May 19, 2014

A Cynical Nation?

The recently released 2013 Maldives Democracy Survey "Democracy at the Crossroads" reveals a heap of statistics on the perception of a random sample of Maldivians on the practice of democracy in Maldives. 
I was shocked and pained to discover its prime finding that there is a major inter-personal trust deficit in our polity – a whopping  92 per cent believing the politician's "readiness to lie to get elected", and a huge factor of cynicism also prevalent in our society – another eye-popping 86 per cent believing that "the government doesn't care about ordinary people".  

While we may take off some percentage points on account of statistical error, it still remains a significant finding that our nation is struggling under the stress of nefarious actions by us polity that make these findings real. Is it not us polity that help to spread the distrust that is planted by the politician? Is it not us the polity that must establish in ourselves the courage to want the government to care about us? After all it is we who go to the polls to cast our vote for those we trust and raise them to the helm to look after our house for the next five years. Blaming our action after the fact and then jumping ship to join the winning side when we see our side faltering, or just keeping to the side-lines ensconced in the cynical view that "whoever comes to government, there will be no change" or "the government doesn't care about the ordinary person", are typically the action sequences that make our nation what this report unearths.

This is indeed a wake-up call for all of us Maldivians and for our politicians to help change this perception. In subsequent reports we would hope to see improvements in these indicators, and indeed such changes will be the quantifiable indicators that will endear us to our future servants and want them to continue longer to take us into a developmental future charged with moral fortitude, not selfishness and greed. A future in which our children will find the context that will lead them to be more trustful and less cynical. 

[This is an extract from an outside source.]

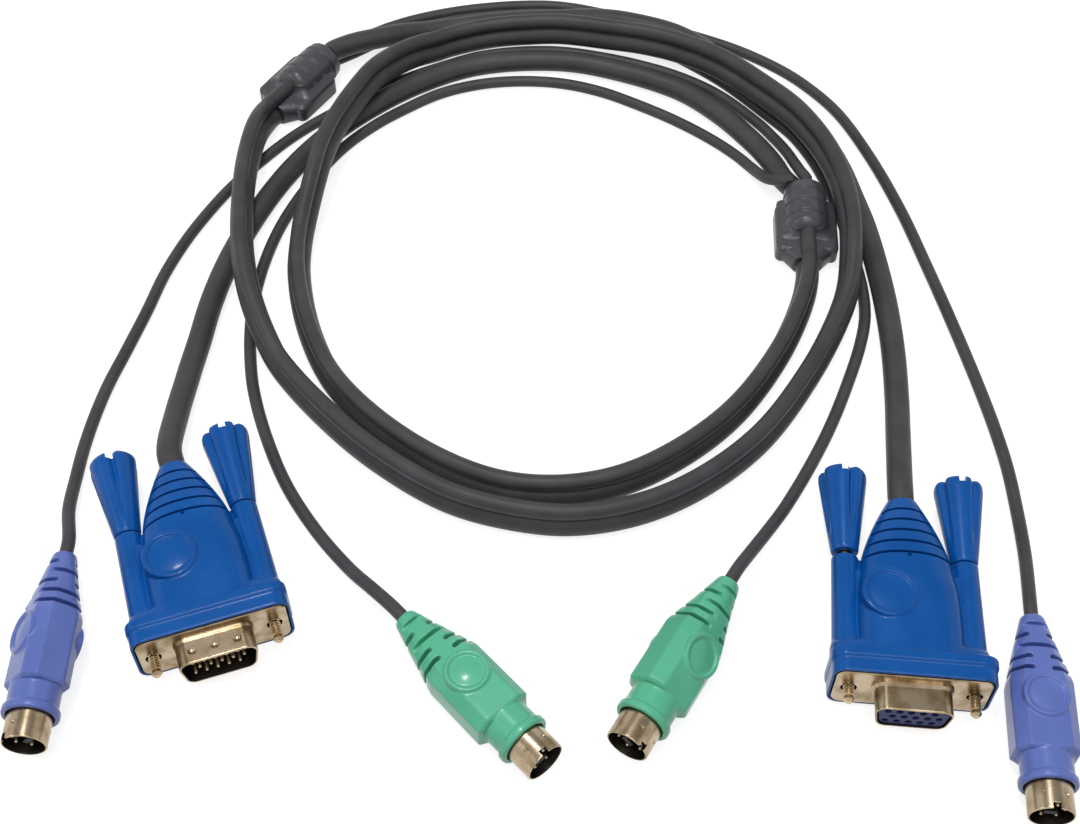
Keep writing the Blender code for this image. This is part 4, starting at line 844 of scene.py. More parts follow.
class CABLE_OT_cords(bpy.types.Operator):
    """Lay the trunk and the six cords that branch from it"""

    bl_idname = "cable.cords"
    bl_label = "Cords"

    def execute(self, context):
        settings = context.scene.cable_settings
        self.lay_trunk(settings)
        for plug, block, exits, kind, route in BRANCHES:
            start = block_exit(block, exits, kind)
            end = plug_exit(plug)
            if kind == "video":
                points = start + laid(route, VIDEO_Z) + end
                plug_pieces = [plug + "_hood", plug + "_shell"]
                self.lay(plug, points, settings.video_cord_diameter, "video_cord_" + plug, plug_pieces)
            else:
                points = start + laid(route, THIN_Z) + end
                plug_pieces = [plug + "_grip", plug + "_shell"]
                self.lay(plug, points, settings.thin_cord_diameter, "round_cord_" + plug, plug_pieces)
        return {"FINISHED"}

    def lay_trunk(self, settings):
        route = trunk_exit(BLOCK_LEFT) + laid(TRUNK_ROUTE, TRUNK_Z) + trunk_exit(BLOCK_RIGHT)[::-1]
        half_height = settings.trunk_height / 2
        top_z = CAD_BOX[1][2] - half_height
        line = even_steps(smooth_curve(route), 1.6 * MM, half_height + CORD_LIFT, top_z)
        trunk = new_object("trunk", sweep_upright("trunk", line, trunk_outline(settings)))
        trunk.data.materials.append(finish_named("cable_jacket"))
        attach(trunk, "cable")
        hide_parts("trunk_cable")

    def lay(self, plug, points, diameter, node, plug_pieces):
        cord, line = round_cord("cord_" + plug, points, diameter, finish_named("cable_jacket"))
        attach(cord, "cable")
        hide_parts(node)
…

The major question thus remains now is about how our government is going to veer the ship -- that is presently moving doggedly forward with the weight of the collective inertia of past baggage -- in the right direction!

May 12, 2014

Paradigm shift to servant takes time

Now that our big neighbour is right now in the throes of selecting a new five-year hopeful, its good for us to reflect on the process. 

In a democracy the general agreement is that our leaders are really our servants. We select them, give them a salary, and keep or dismiss them four or five years later at the polls. However, the irony of democracy in our nations, particularly so in our East, is that we still continue to treat those we elect to look after our house for five years or so as bosses rather than servants. The reason is not hard to fathom, for the collective thinking doesn't just go away with the stroke of a pen ushering in democracy. Our minds are unfortunately mired in the past in the nurturing we have been brought up in. And given the totalitarian context we have been immersed in for centuries -- from kingdoms to "democratic" fiefdoms, -- we the public have always been the governed - the servant.

With modern democracy, the concept of governance has been turned on its head so to say, and a people's government must have our servants to manage our "house". And, if that is the case, we ourselves must be actively looking out for our housekeepers without passively being influenced by the potential applicants or those that turn up at our doorstep to plead for a job every five years. I know of no one who would not have a set of standards by which he would measure their acceptability to be taking stewardship of their house -measured certainly on a moral scale than on an immoral one. Thus, we need such yardsticks too for our potential national house-keepers for us to be assured of a good night’s sleep when they take charge of our house.


Yes, it would take time for this kind of thinking to sink into the minds of our ingenuous polity - perhaps generations?! All during this intervening time, as we learn, we are perhaps doomed to have our house looted time and time again leaving the repair bills for our unborn children. The only chance is at the polls.